L’enquête déjà mentionnée d’une association de consommateurs fait ressortir pour sa part un taux de remboursement moyen de 6 % pour les contrats individuels d’entrée de gamme, 18 % pour les contrats intermédiaires et de l’ordre du tiers pour les contrats de haut de gamme.
Pour les assurés sociaux, un reste à charge final très inégal
Après prise en compte de l’assurance maladie obligatoire (9 %) et de l’assurance maladie complémentaire (31 %), le taux de reste à charge pesant sur l’assuré était de l’ordre de 60 % en 2009 selon la DREES. Ce taux est plus élevé pour les contrats individuels : selon l’enquête mentionnée ci-dessus d’une association de consommateurs, il variait en 2011 entre 86 % pour les contrats individuels d’entrée de gamme et 59 % pour ceux de haut de gamme. Les autres études montrent un reste à charge du même ordre de grandeur.

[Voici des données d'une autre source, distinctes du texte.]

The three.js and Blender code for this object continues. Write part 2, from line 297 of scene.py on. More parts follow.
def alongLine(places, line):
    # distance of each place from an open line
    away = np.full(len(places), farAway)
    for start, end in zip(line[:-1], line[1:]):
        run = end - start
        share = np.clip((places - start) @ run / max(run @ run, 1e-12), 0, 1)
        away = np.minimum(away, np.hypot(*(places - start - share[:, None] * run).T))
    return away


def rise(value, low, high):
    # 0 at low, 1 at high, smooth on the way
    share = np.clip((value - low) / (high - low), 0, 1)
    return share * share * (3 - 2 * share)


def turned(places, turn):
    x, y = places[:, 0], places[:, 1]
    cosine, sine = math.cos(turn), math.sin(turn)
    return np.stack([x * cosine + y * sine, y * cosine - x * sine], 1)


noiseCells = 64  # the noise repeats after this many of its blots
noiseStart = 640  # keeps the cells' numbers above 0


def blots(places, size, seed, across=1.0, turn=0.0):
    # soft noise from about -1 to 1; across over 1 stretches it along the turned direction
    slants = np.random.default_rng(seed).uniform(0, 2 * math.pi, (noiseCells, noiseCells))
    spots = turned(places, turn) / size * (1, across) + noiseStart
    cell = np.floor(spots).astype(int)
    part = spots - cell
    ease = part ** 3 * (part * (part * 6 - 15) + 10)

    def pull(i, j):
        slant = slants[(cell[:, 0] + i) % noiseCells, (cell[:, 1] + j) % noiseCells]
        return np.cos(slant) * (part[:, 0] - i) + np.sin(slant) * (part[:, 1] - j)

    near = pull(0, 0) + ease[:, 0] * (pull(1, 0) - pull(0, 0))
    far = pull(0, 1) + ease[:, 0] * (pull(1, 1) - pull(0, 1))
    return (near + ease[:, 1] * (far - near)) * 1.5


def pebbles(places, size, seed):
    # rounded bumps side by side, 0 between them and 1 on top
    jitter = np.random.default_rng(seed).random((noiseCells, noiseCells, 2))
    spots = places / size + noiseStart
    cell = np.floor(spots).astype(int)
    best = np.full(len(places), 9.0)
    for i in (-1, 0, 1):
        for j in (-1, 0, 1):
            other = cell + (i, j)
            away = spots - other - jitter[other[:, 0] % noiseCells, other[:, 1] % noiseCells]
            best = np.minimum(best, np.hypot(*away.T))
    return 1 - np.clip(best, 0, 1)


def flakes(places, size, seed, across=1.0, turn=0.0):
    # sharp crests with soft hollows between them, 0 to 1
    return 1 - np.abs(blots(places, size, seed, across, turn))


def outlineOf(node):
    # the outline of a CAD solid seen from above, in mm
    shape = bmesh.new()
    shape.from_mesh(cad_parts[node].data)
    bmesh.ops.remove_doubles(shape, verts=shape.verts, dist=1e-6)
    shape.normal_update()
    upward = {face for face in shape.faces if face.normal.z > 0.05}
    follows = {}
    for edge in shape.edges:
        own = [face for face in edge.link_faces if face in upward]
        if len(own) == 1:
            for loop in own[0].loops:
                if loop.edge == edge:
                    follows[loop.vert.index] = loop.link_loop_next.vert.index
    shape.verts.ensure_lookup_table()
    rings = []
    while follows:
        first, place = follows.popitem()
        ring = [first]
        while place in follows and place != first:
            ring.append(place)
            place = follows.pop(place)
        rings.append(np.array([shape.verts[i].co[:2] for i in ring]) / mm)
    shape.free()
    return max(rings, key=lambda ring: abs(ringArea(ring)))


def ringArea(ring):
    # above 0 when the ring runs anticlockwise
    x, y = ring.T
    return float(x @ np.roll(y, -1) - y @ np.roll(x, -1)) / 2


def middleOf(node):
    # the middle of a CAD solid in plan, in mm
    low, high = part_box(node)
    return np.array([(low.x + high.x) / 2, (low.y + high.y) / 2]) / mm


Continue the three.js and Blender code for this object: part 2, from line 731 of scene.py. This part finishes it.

Les bénéficiaires de la CMUC ont droit, tous les deux ans, à un appareil auditif pour lequel elles sont remboursées 443,63 €. L’audioprothésiste a l’obligation d’être en mesure de leur fournir un appareil à ce prix. Dans le cas de l’acquisition d’un appareil plus cher, le supplément est à la charge de la personne. Si un second appareil est acquis avant le délai de deux ans, il ne bénéficie que du remboursement de droit commun.
Dès lors, le reste à charge est nul pour les personnes qui se contentent d’un « appareil CMU ». Il en résulte une pratique fréquente consistant à ne s’équiper que d’une oreille dans un premier temps et à faire l’acquisition du second appareil deux ans plus tard, lorsqu’un remboursement à 100 % est à nouveau accordé.
Sur l’ensemble de la population, un adulte sur six déclarait alors avoir renoncé à des soins pour des motifs financiers au cours des 12 derniers mois : 12 % de ces renoncements concernaient l’optique, soit 2 % des adultes. Cette donnée est à rapprocher des moins de 5 % de la population qui ne sont pas couverts par une assurance complémentaire santé.